Justin Moore, one of Trevino’s lawyers, said during the “World Without Exploitation Now & Next speaker series session “The Wrongful Prosecution of Sex Trafficking Victim,” that “Zephi’s case is a common fact pattern. She is locked in a grisly, grim battle for her freedom.”

Advocates can agree that the justice system is deeply flawed. Frankly, across the country the justice system as a whole is failing survivors.

“We have to talk about the way in which the justice system has failed, not only people of color, but survivors. It is not a system that is designed or equipped to create true justice or healing for so many survivors,” Bender said.

Moore explained that the justice system is a deterrent for victims to come forward and get help.

“One of the things that I have seen with prosecution is the belief that punishment can be used as a deterrent,” Moore explained.

“It is maladjusted and misguided for one reason, it is a deterrent but it is deterring victims from making outcries. It is deterring victims from trying to break out of a system of victimhood.”

What to Do

Actionable steps to ensure less survivors are going through the criminal justice system, advocates highlight the need for specialized investigations, more training to better determine culpability in an investigation and trauma-informed training for law enforcement, prosecutors and judges.

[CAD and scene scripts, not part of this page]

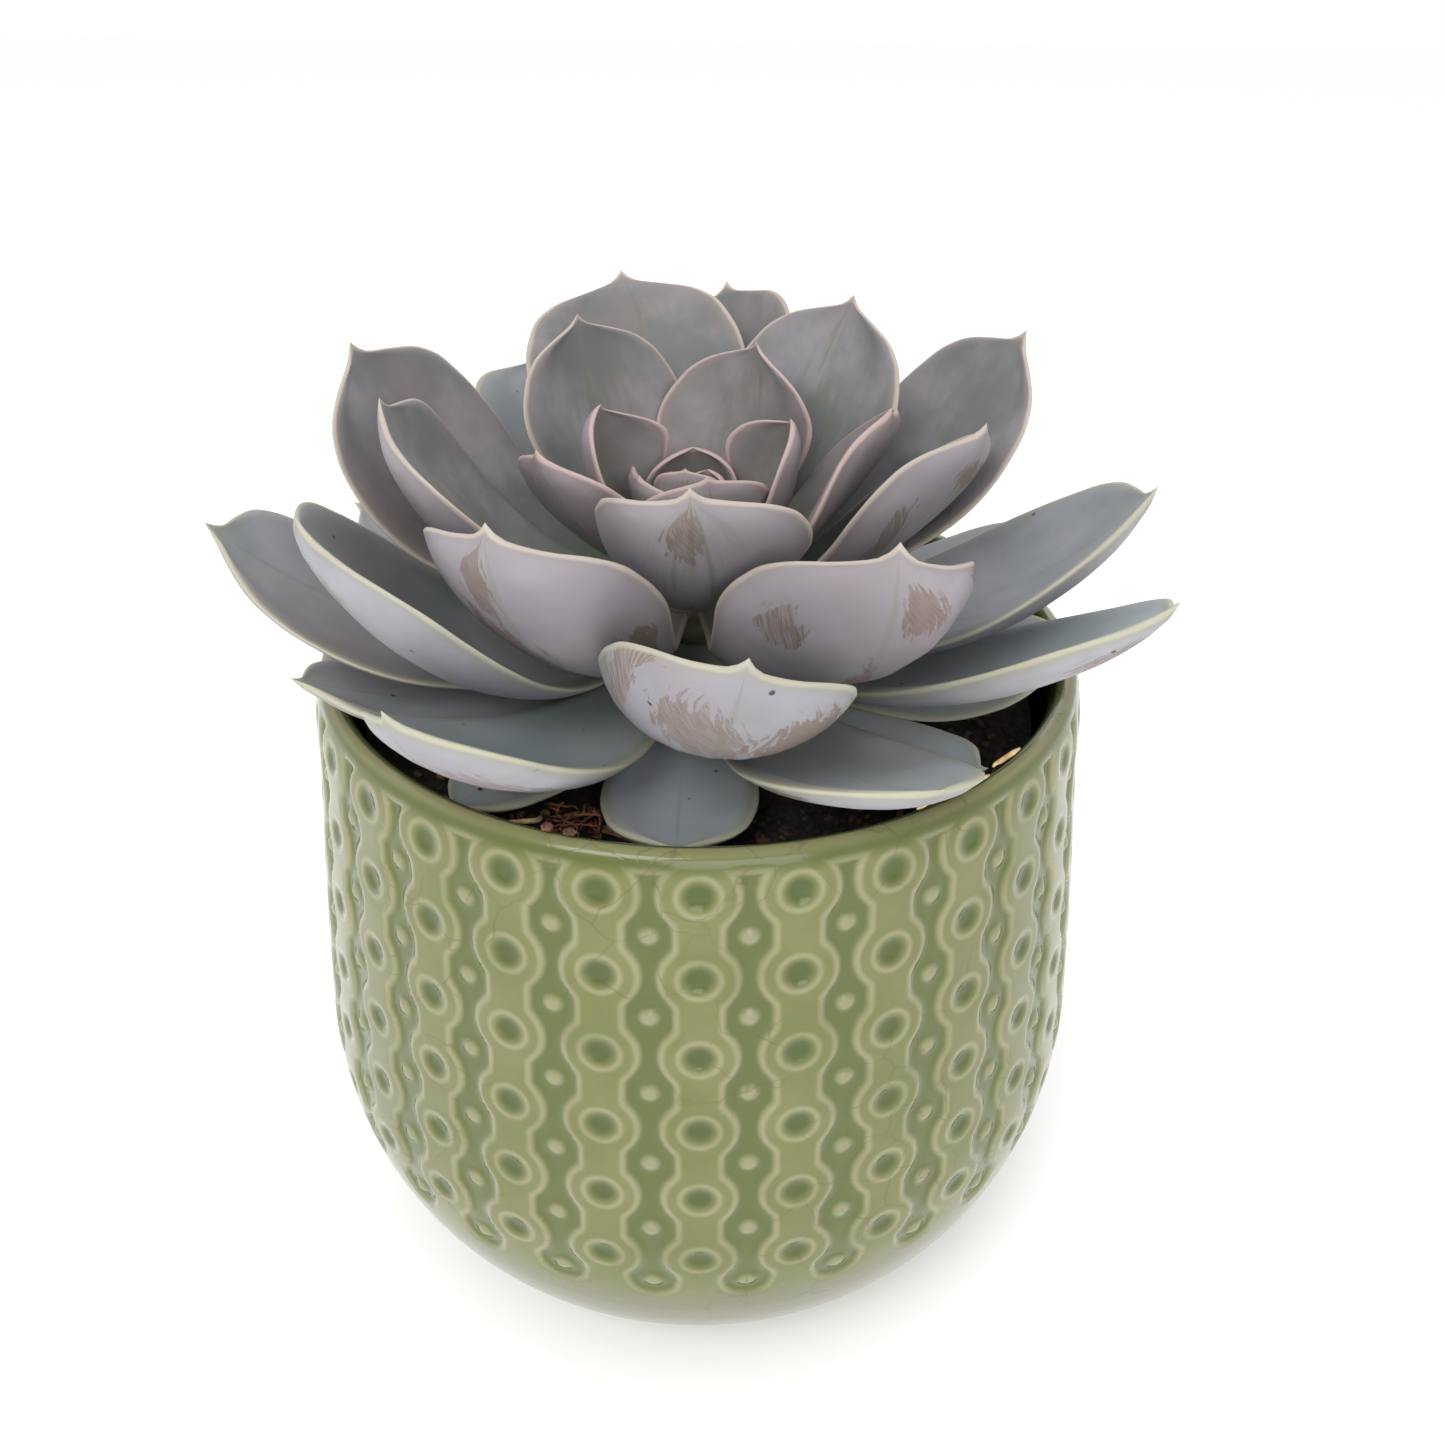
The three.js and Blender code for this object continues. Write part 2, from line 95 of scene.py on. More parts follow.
def calc(tree, operation, *values, clamp=False):
    node = tree.nodes.new("ShaderNodeMath")
    node.operation = operation
    node.use_clamp = clamp
    for value, socket in zip(values, node.inputs):
        wire(tree, value, socket)
    return node.outputs[0]


def ramp(tree, value, low, high, to_low=0.0, to_high=1.0):
    """A soft step: value from low to high becomes to_low to to_high."""
    node = tree.nodes.new("ShaderNodeMapRange")
    node.interpolation_type = "SMOOTHSTEP"
    for name, number in zip(("Value", "From Min", "From Max", "To Min", "To Max"),
                            (value, low, high, to_low, to_high)):
        wire(tree, number, node.inputs[name])
    return node.outputs[0]


def blend(tree, amount, first, second, mode="MIX"):
    """Mixes two colours. Colours are written as (red, green, blue)."""
    node = tree.nodes.new("ShaderNodeMix")
    node.data_type = "RGBA"
    node.blend_type = mode
    wire(tree, amount, node.inputs[0])
    for value, socket in ((first, node.inputs[6]), (second, node.inputs[7])):
        wire(tree, (*value, 1) if isinstance(value, tuple) else value, socket)
    return node.outputs[2]


def clouds(tree, scale, detail=3.0, rough=0.5, place=None, distort=0.0):
    node = tree.nodes.new("ShaderNodeTexNoise")
    wire(tree, place, node.inputs["Vector"])
    wire(tree, scale, node.inputs["Scale"])
    node.inputs["Detail"].default_value = detail
    node.inputs["Roughness"].default_value = rough
    node.inputs["Distortion"].default_value = distort
    return node.outputs["Fac"]


def attribute(tree, name):
    node = tree.nodes.new("ShaderNodeAttribute")
    node.attribute_name = name
    return node.outputs


def object_place(tree):
    return tree.nodes.new("ShaderNodeTexCoord").outputs["Object"]


def bump(tree, height, distance, strength=1.0):
    node = tree.nodes.new("ShaderNodeBump")
    node.inputs["Distance"].default_value = distance
    node.inputs["Strength"].default_value = strength
    wire(tree, height, node.inputs["Height"])
    return node.outputs["Normal"]


def new_material(name, roughness=0.5):
    """A material with one Principled shader, and its tree for the colour nodes."""
    material = bpy.data.materials.new(name)
    material.use_nodes = True
    tree = material.node_tree
    shader = tree.nodes["Principled BSDF"]
    shader.inputs["Roughness"].default_value = roughness
    return material, tree, shader


def new_group(name, inputs, outputs):
    """A shared effect. Inputs are {name: (kind, default)} and outputs are {name: kind}."""
    tree = bpy.data.node_groups.new(name, "ShaderNodeTree")
    for title, (kind, default) in inputs.items():
        socket = tree.interface.new_socket(title, in_out="INPUT", socket_type=kind)
        socket.default_value = default
    for title, kind in outputs.items():
        tree.interface.new_socket(title, in_out="OUTPUT", socket_type=kind)
    return tree, tree.nodes.new("NodeGroupInput").outputs, tree.nodes.new("NodeGroupOutput").inputs


def place_group(tree, group, **values):
    node = tree.nodes.new("ShaderNodeGroup")
    node.node_tree = group
    for title, value in values.items():
        wire(tree, value, node.inputs[title.replace("_", " ")])
    return node.outputs

# %% [markdown]
# ## Helpers for pieces
# Each piece ends the same way: its edit mesh becomes an object at the origin, it rides on the
# object's one body, it takes its finish, and the solid that it stands for is hidden.

# %% Piece helpers
def finish_piece(name, mesh_in_work, material, slot, *nodes, smooth=True):
    bmesh.ops.recalc_face_normals(mesh_in_work, faces=mesh_in_work.faces)
    for face in mesh_in_work.faces:
        face.smooth = smooth
    mesh = bpy.data.meshes.new(name)
    mesh_in_work.to_mesh(mesh)
    mesh_in_work.free()
    piece = bpy.data.objects.new(name, mesh)
    bpy.context.scene.collection.objects.link(piece)
    for one in material if isinstance(material, (list, tuple)) else [material]:
        mesh.materials.append(one)
    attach(piece, "root")
    if nodes:
        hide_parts(*nodes)
    return piece


def merged_copy(node):
    """An edit mesh of a solid, with the corners that its triangles share merged."""
    copy = bmesh.new()
    copy.from_mesh(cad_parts[node].data)
    bmesh.ops.remove_doubles(copy, verts=copy.verts, dist=0.02 * MM)
    return copy


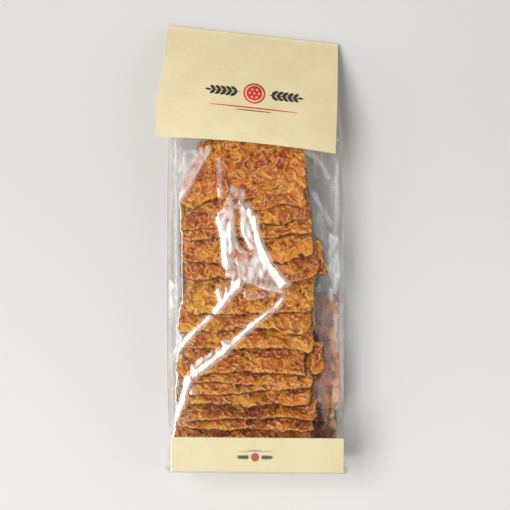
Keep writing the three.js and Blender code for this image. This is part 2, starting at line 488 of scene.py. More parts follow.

And while more training can be the start to disrupting the victim to prison pipeline, it is also important to make clear that there is no amount of training that can rid the justice system of racism, misogyny, and misogynoir – which is often at the forefront of many cases where trafficking victims are being prosecuted.

It also must be recognized that people who do harm must be held accountable, but it is time to look at how the U.S. holds harm doers accountable.

The justice system is harmful, and while traffickers are arrested the laws and punishments sweeps up victims too.

The solution to this issue is as complex as the problem itself.